> **EXERCISE**
The required output is a word-for-word copy of the lines from the line bearing "for number, z" through the line bearing "obj.matrix_world = Matrix.Identity(4)", inclusive, and no other lines.
══ DATASET CONTENT ══
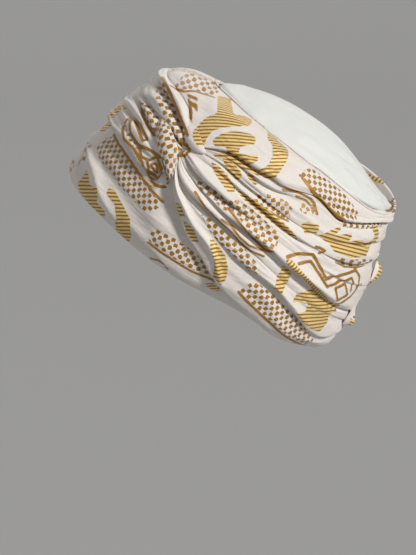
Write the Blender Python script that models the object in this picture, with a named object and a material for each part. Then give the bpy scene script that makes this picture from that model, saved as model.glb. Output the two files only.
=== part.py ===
"""A soft tied head wrap: a plain domed crown inside a patterned band that is twisted at one temple.

The wrap leans back as it is worn. Every layer of cloth is placed on one former surface by its turn round
the head (0 at the wearer's left, -90 in front, 90 behind), its rise from the opening (0) to the upper
edge (1), and its distance out from that surface. The origin is the middle of the head opening.
"""

import math

import bpy
import numpy as np

# Driving sizes in metres and degrees
WRAP_LENGTH = 0.236
WRAP_WIDTH = 0.194
WRAP_HEIGHT = 0.121
CROWN_RISE = 0.022
CROWN_SHIFT = 0.003
AXIS_LEAN = 34.0
EAR_DIP = 0.0055
EAR_DIP_SPREAD = 34.0
NAPE_DIP = 0.0045
NAPE_DIP_SPREAD = 15.0
RIM_DIP_RISE = 0.4
BROW_RISE = 0.5
BROW_SHOWS = 0.026
CLOTH_WALL = 0.0016
LAYER_GAP = 0.0007
FOLD_HEIGHT = 0.004
FOLD_DROP = 0.004
HEM_OVERLAP = 0.009
CROWN_DENT = 0.0035
CROWN_DENT_SPREAD = 50.0
REAR_STAND = 0.009
REAR_STAND_SPREAD = 32.0
STRAND_WIDTH = 0.015
STRAND_HEIGHT = 0.0045
STRAND_SEAT = 0.00095
END_LENGTH = 0.014
END_WIDTH = 0.015
END_SEAT = 0.0003

# Depths below the former: cloth lies at one of three levels, each a wall and a gap under the last
LEVEL = CLOTH_WALL + LAYER_GAP
UNDER = -LEVEL
FACET_SAG = 0.00035
DEEP = -2.0 * LEVEL - FACET_SAG
FOLD_FOOT = 0.2 * UNDER
BROW_LEVEL = FOLD_FOOT + UNDER - FACET_SAG

# The section of one fold: where it starts to swell below the fold above, and how far out it is there,
# both as shares, then the share of the way up from its lip to its crest, and how far out its lip is
SWELL_RISE = 0.55
SWELL_OUT = 0.4
CREST_RISE = 0.3
LIP_OUT = 0.3
HEM_HEIGHT = 0.4

# Folds are flatter where they wrap round the front and the back, and lie flat in the bed of the knot
FLAT_FROM = 45.0
FLAT_AT = 80.0
FLAT_SHARE = 0.65
FLAT_SINK = 0.25
KNOT_BED = 15.0

# Turns where one cloth passes under the next, and of the places that stand out or dip
KNOT_TURN = -33.0
FAR_SEAM_TURN = 198.0
EAR_TURN = -14.0
NAPE_TURN = 39.0
BACK_TURN = 90.0
REAR_STAND_TURN = 120.0
CROWN_DENT_TURN = 110.0

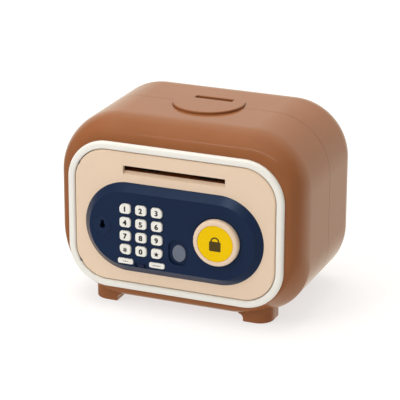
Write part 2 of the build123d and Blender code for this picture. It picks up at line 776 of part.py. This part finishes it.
nodes = {
    "front_shell": front_shell(),
    "rear_shell": rear_shell(),
    "shell_screws": shell_screws(),
    "foot_pads": foot_pads(),
    "coin_plate": coin_plate(),
    "bezel_ring": bezel_ring(),
    "upper_hinge_pin": hinge_pin(1),
    "lower_hinge_pin": hinge_pin(-1),
    "door_panel": door_panel(),
    "control_panel": control_panel(),
    "status_window": status_window(),
    "fingerprint_pad": fingerprint_pad(),
    "keypad_mat": keypad_mat(),
    "circuit_board": circuit_board(),
    "knob_ring": knob_ring(),
    "knob_cap": knob_cap(),
    "knob_shaft": knob_shaft(),
    "latch_bolt": latch_bolt(),
    "lock_solenoid": lock_solenoid(),
    "solenoid_plunger": solenoid_plunger(),
    "lock_barrel": lock_barrel(),
    "lock_cam": lock_cam(),
    "note_guide": note_guide(),
    "note_motor": note_motor(),
    "motor_pinion": motor_pinion(),
    "roller_gear": roller_gear(),
    "roller_shaft": roller_shaft(),
    "drive_rollers": roller_sleeves(drive_r, 1.5, drive_z),
    "idler_shaft": idler_shaft(),
    "idler_rollers": roller_sleeves(idler_r, 1.0, idler_z),
    "speaker": speaker(),
    "inner_cover": inner_cover(),
    "battery_cover": battery_cover(),
    "battery_springs": battery_springs(),
    "contact_plates": contact_plates(),
    "cover_screws": cover_screws(),
}
for name, x, z, corner in key_spots():
    nodes["key_" + name] = number_key(x, z, corner)
for name, x in long_key_spots():
    nodes[name + "_key"] = long_key(x)
for number, z in enumerate(cell_rows(), start=1):
    nodes["battery_" + str(number)] = battery(z, number == 2)

os.makedirs("parts", exist_ok=True)
for name, shape in nodes.items():
    export_step(shape, "parts/" + name + ".step")
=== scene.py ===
import json
import math

import bmesh
import bpy
from mathutils import Matrix, Vector


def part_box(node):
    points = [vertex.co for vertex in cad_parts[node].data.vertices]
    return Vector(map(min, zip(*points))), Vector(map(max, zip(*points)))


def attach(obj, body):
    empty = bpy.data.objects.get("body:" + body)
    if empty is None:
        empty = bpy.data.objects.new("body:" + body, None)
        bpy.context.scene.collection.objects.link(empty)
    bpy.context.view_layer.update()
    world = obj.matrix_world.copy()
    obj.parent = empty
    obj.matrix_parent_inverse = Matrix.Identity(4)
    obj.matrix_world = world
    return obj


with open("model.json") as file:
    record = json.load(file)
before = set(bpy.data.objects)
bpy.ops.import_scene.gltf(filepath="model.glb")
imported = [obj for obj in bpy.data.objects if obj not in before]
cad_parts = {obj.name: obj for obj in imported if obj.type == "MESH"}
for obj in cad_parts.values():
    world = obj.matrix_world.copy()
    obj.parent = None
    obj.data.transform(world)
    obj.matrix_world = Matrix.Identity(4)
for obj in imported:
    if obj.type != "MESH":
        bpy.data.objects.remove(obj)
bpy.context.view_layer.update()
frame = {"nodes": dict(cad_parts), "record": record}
nodes = frame["nodes"]

MM = 0.001


def linear(red, green, blue):
    """Linear RGBA of an sRGB colour given from 0 to 255."""
    parts = []
    for value in (red, green, blue):
        share = value / 255
        parts.append(share / 12.92 if share <= 0.04045 else ((share + 0.055) / 1.055) ** 2.4)
    return (*parts, 1.0)


def scaled(colour, share):
    """The colour, lighter or darker by that share."""
    return (*[min(1.0, part * share) for part in colour[:3]], 1.0)


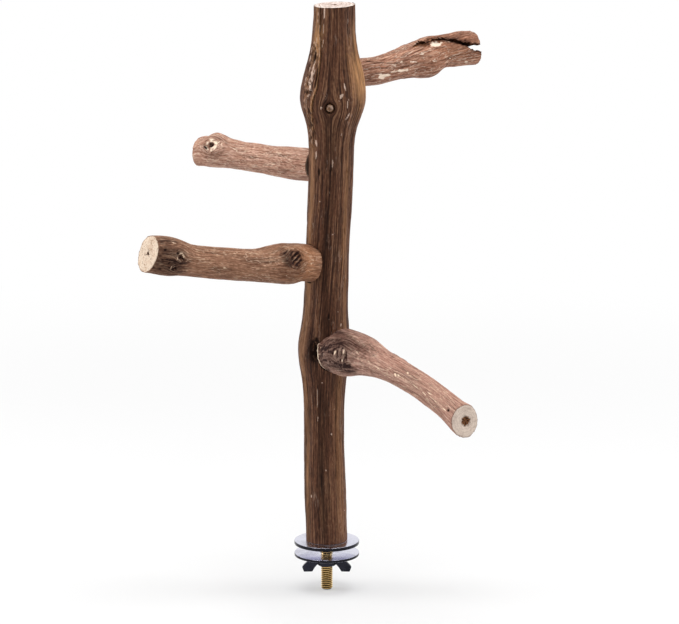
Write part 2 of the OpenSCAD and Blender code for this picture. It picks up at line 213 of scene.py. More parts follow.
═══
> **ANSWER IN FULL**
for number, z in enumerate(cell_rows(), start=1):
    nodes["battery_" + str(number)] = battery(z, number == 2)

os.makedirs("parts", exist_ok=True)
for name, shape in nodes.items():
    export_step(shape, "parts/" + name + ".step")
=== scene.py ===
import json
import math

import bmesh
import bpy
from mathutils import Matrix, Vector


def part_box(node):
    points = [vertex.co for vertex in cad_parts[node].data.vertices]
    return Vector(map(min, zip(*points))), Vector(map(max, zip(*points)))


def attach(obj, body):
    empty = bpy.data.objects.get("body:" + body)
    if empty is None:
        empty = bpy.data.objects.new("body:" + body, None)
        bpy.context.scene.collection.objects.link(empty)
    bpy.context.view_layer.update()
    world = obj.matrix_world.copy()
    obj.parent = empty
    obj.matrix_parent_inverse = Matrix.Identity(4)
    obj.matrix_world = world
    return obj


with open("model.json") as file:
    record = json.load(file)
before = set(bpy.data.objects)
bpy.ops.import_scene.gltf(filepath="model.glb")
imported = [obj for obj in bpy.data.objects if obj not in before]
cad_parts = {obj.name: obj for obj in imported if obj.type == "MESH"}
for obj in cad_parts.values():
    world = obj.matrix_world.copy()
    obj.parent = None
    obj.data.transform(world)
    obj.matrix_world = Matrix.Identity(4)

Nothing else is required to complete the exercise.